Von Andreas Deumeland, Braunschweig

In den letzten Jahren gab es leider genügend aufgedeckte Fälle von „nicht vollständig erfassten“ Umsätzen, die entsprechend öffentlich ausgeschlachtet wurden und als Ursache der ständigen Verschärfung der Auflagen und Prüfungen dienten. Die öffentliche Hatz gipfelte in der bekannten Forderung nach Abschaffung des Bargeldes, frei nach dem Motto, wer Banküberfälle ver­hindern will, muss einfach alle Banken schließen. Das Grundmisstrauen gegenüber den sog. „Hochrisikobetrieben“ wird noch eine Weile bleiben. Es bleibt aber zumindest die Hoffnung, dass der Generalverdacht einer – auch gesetzlich gebotenen – sachlichen Differenzierung weicht, denn es gibt auch viele „weiße“ Schafe.

In der Sache ist das Einzige, was im Moment sicher ist, das Auslaufen der zeitlich wirklich großzügigen Übergangsfrist für „nicht ordnungsgemäß speichernde Kassen“ zum 31.12.2016 (seit Ende 2010).

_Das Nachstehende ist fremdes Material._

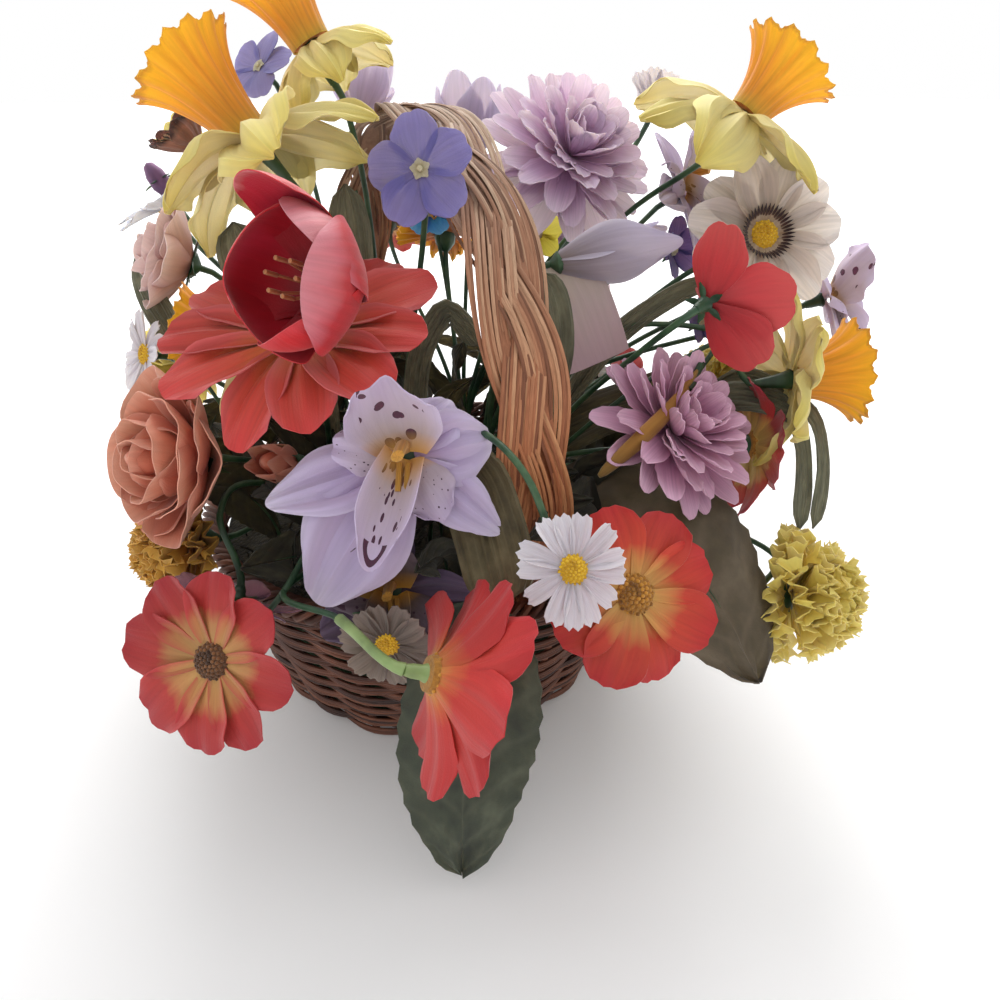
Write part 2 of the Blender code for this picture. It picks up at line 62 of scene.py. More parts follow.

Ansonsten stellen sich weiterhin viele Fragen und selbst wenn im Folgenden etwas als „sicher“ tituliert wird, gilt auch dass nur, bis Gerichte oder Verwaltung zu anderen Anforderungen kommen. Und weitere Verschärfungen sind ganz frisch in einem neuen Gesetz beschlossen, die z. T. schon mit Wirkung zum 29.12.2016 wirksam werden, andere 2020 mit einer neuen Übergangsfrist.

Warum eine Kasse nutzen?

Eine Registrierkassenpflicht besteht in Deutschland nicht. Viele, auch führende Vertreter der Finanzverwaltung hätten das gern, wie es schon in verschiedenen Nachbarländern praktiziert wird, und bringen das auch regelmäßig deutlich in der Presse zum Ausdruck.

Unternehmer sollten Kassen dann nutzen, wenn es ihnen wirtschaftlich und/oder organisatorisch nutzt. Das sind insbesondere sinnvolle Auswertungen der Umsätze und eine ordnungsgemäße Abrechnung mit den Mitarbeitern.

Die Anforderungen des Finanzamtes können auch durch eine sog. offene Ladenkasse (Schublade) erfüllt werden, allerdings muss davon ausgegangen werden, dass diese Form der Kassenführung „besonderer Aufmerksamkeit“ der Prüfer unterliegt. Ordentlich geführt, ist sie aber weiter zulässig (Details siehe Abb.). Wer ausreichend betriebliche Vorteile in der Nutzung einer Registrierkasse sieht, sollte diese auch nutzen, weil dann das „besondere Misstrauen“ der Prüfer geringer sein dürfte.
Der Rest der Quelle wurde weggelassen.